WASHINGTON: The International Monetary Fund said on Tuesday that global current account imbalances narrowed in 2019 as trade slowed, and the coronavirus could narrow them further in 2020, but some commodity exporters and tourism-dependent countries will swing to current account deficits.
The IMF’s External Sector Report on currencies and imbalances for the world’s 30 largest economies showed that net current account balances fell by 0.2 percentage point to 2.9 percent of global GDP. The Fund projected a further narrowing by 0.3 percent of global GDP in 2020, partly due to massive fiscal and monetary stimulus by many countries and continued pressure on trade. “Major commodity exporters should see their current accounts going from significant surpluses to significant deficits,” IMF chief economist Gita Gopinath said in a webcast presentation of the report.
The IMF projected that Saudi Arabia, which had a 5.9 percent current account surplus in 2019, will see a deficit of 4.9 percent in 2018 due to the collapse of oil prices and demand. Tourism-dependent Thailand and Malaysia will see their surpluses shrink dramatically in 2020, the report showed.

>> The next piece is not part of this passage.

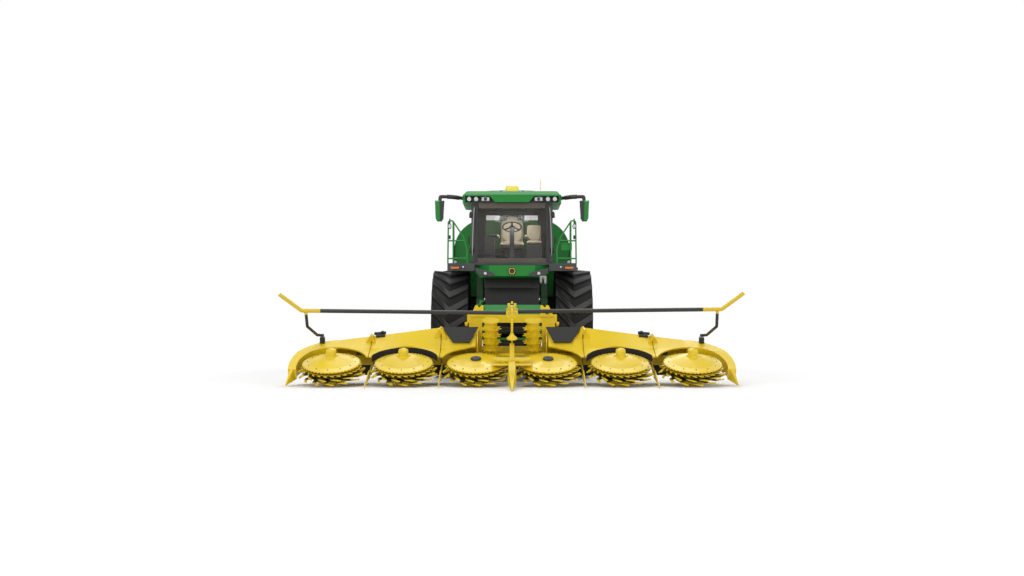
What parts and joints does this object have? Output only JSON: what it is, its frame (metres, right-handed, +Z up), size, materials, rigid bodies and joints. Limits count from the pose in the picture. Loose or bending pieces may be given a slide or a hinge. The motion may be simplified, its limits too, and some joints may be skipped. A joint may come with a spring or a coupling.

The fund said the US dollar’s current account position in 2019, a deficit of 2.3 percent of GDP, was moderately weaker than warranted by economic fundamentals and would likely narrow to 2.0% in 2020. But it estimated that the dollar’s real effective exchange rate was overvalued by around 11 percent in 2019.
China’s current account surplus of 1.0 percent in 2019, projected to grow to 1.3 percent in 2020, was broadly in line with economic fundamentals, the IMF said in the report. It estimated that China’s yuan was undervalued by around 2 percent in 2019, largely due to trade tensions with the United States, but said the assessment was “subject to especially high uncertainty.”
China’s real effective exchange rate had appreciated by 1.8 percent from the 2019 average through May 2020, the report showed.